The report should also be read very carefully by the ruling government as it struggles to come up with newer strategies on a weekly basis to keep the inflationary fires under some control. Both the UPA and the previous NDA governments have dithered for almost a decade on evolving and implementing a pragmatic policy for the development of a modern, efficient, quick-responsive, and cost-effective distribution and retail system spreading across the length and breadth of the country.

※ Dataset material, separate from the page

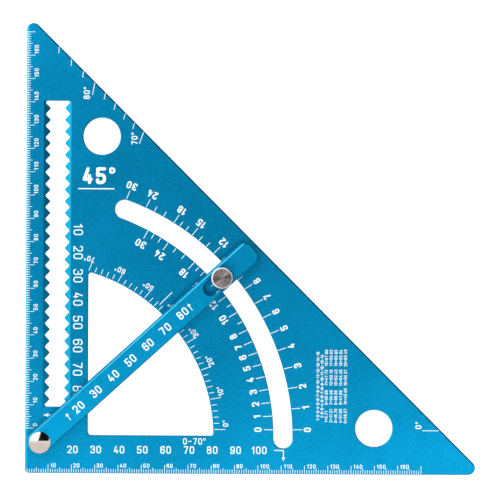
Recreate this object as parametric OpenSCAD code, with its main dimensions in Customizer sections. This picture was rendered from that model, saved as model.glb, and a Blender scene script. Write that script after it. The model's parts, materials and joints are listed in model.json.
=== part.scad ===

The NDA was hamstrung by the perceived affiliation of small traders to the BJP vote bank, and the UPA by the irrational and intransigent stand of the leftists.
 
Like many other ideological mistakes and omissions of the previous years that have only stifled India's potential, the strangulation of the growth of the modern retail sector is now preventing policymakers from having access to one of the best tools to control inflation and the opportunity to create millions and millions of jobs at the grass-root level all across the country. India and hundreds of millions of Indians are already paying a steep price for creaky, inadequate physical infrastructure by way of roads, power, drinking water and affordable housing, and inadequate social infrastructure by way of accessible, affordable, quality education and healthcare. Let Indians not suffer more by not having accessible, competitive and price-efficient retailing.
 
The fundamental structure of the Indian economy is such that the growth of modern retail does not have to come at the expense of the traditional retail. There is enough growth in the economy and in private consumption to provide adequate share of the consumers' wallet to both the large and the small retailers. Further, large corporate retailers are already finding it a tough task to even secure right-sized and rightly priced properties next to the traditional retailers and are, therefore, focusing more on edge-of-town, large format retail options or on categories that do not directly compete with the traditional kirana and other neighbourhood stores.
 
They also face many organisational challenges in creating efficient national supply chains, recruitment and training infrastructure, and then building customer loyalty. They will certainly overcome these challenges in the years to come but in the interim, the traditional retail has enough time and opportunity to successfully adjust to the changing times and changing consumer preferences, as they have shown in city after city, and market after market.
 
The government must now take urgent steps to clear the cobwebs of ideological confusion on this subject and set upon itself to come out with a clear, progressive and inclusive (of traditional and modern) retail policy within the next three months. It has to start by ensuring that there is actually more competition within the large, modern corporate retail players and, hence, restrictions on foreign direct investment have to be removed. The government can actually kill many birds with an innovative FDI policy for international retailers if it can link the scale of their investment and the size of their operations in India — whether directly or through a franchise operation — to sourcing from India which will give a further fillip to exports of a wider range of manufactured consumer products from the country, while also creating many more direct and indirect jobs when such international retailers start working on developing a broader sourcing base in India to comply with the terms of the permission for their investment in India.
 
Further, the emerging domestic corporate players themselves need more financial resources to scale up and be in a position to compete with the global giants. The government must immediately remove all restrictions on FII and other institutional investment in the retail businesses — whether listed or unlisted.
 
Another concurrent step should be to bring down the occupation cost of retail space across the country. The governments — central and state — must make more land available to develop more retail space and must substantially liberalise the floor-space norms to make more and more sensibly priced space available in all urban population clusters.
 
The Competition Commission must be strengthened to build an understanding of the dynamics of retail business and thereby fulfil the role of being the unofficial regulator for the retail sector, balancing the level of the playing field between the small and the large, and the large and the large.
 
And finally, in view of the tremendous employment generation potential of the sector, the government must facilitate the establishment of training institutes for retail talent at all levels, and actively encourage the myriad other retail business enablers such as logistics providers, cold chain operators, retail store fit-out fabricators and so on.
 
Like in every other sector, India has a lot of catching up to do. With the ICRIER report giving a reasonably clear green signal to proceed, the government should not waste any more time in liberating the retail sector.